We can reconstruct how this would strike Matthew’s
audience. Their appearance reminds the educated people to whom Matthew is
writing of an earlier foreign Magus in Jewish history, Balaam, the very funny
foreign prophet of Balak. Balaam’s a well paid pet prophet, and his king,
Balak, has become worried about all these Israelites coming close to his
territory – at the end of the time of exile. He wants a curse, to drive them
away, and, like generals throughout history who have called on their pet
chaplains for a war prayer and a “bless the cannons” ceremony, Balak calls on
Balaam for a really spectacular curse in time of need. He takes Balaam up to a
hill, so he can see what he’s cursing. Balaam looks down and sees – life,
strength, power, grace, and being unwillingly and quite surprisingly a real
truth-speaker and not just the king’s pet, he says what he sees and pronounces
a blessing. The king is beside himself; he takes Balaam to another hill, where
he can’t see so many of the Israelites, hoping that, from this perspective,
Balaam will be able to deliver a really good curse. Balaam looks down, and
again sees life, prosperity, hope – and so he emits – yet another blessing.
Balak tries again, on a third hill, provokes a third, yet more extravagant
blessing. He finally gives up and sends Balaam away unpaid. (You can imagine
Balaam saying, “Well, I tried to curse them. I just wasn’t in a cursing mood
today.”)
So, what does this resonance, this memory add to our
story? The presence of foreigners said: Jesus’ coming is not just for the Jews.
The added fact that these foreigners are seekers, wise men, Magi says that the
life of Jesus expresses what every human heart longs for and can recognize.

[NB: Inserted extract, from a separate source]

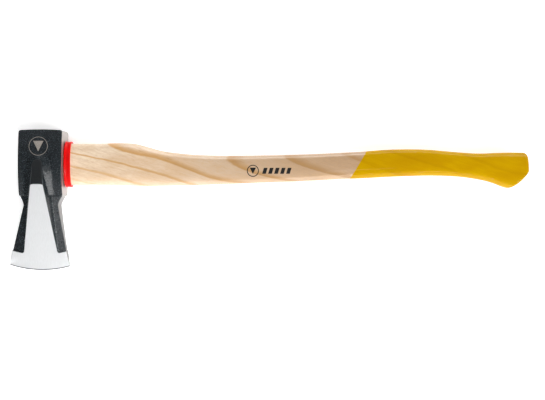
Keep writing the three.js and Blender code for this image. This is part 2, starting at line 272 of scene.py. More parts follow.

Balaam from his hill sees: life, power, strength, blessing. The Magi find in
their twisty scholarship clues to a new eruption of life, power, strength and
blessing. Having followed those clues, at the end of their journey, they
encounter something that makes them bow down in adoration. These are not local
matters, what’s happening in Bethlehem. They are not special or obscure
revelations.They are about what humans have always sought.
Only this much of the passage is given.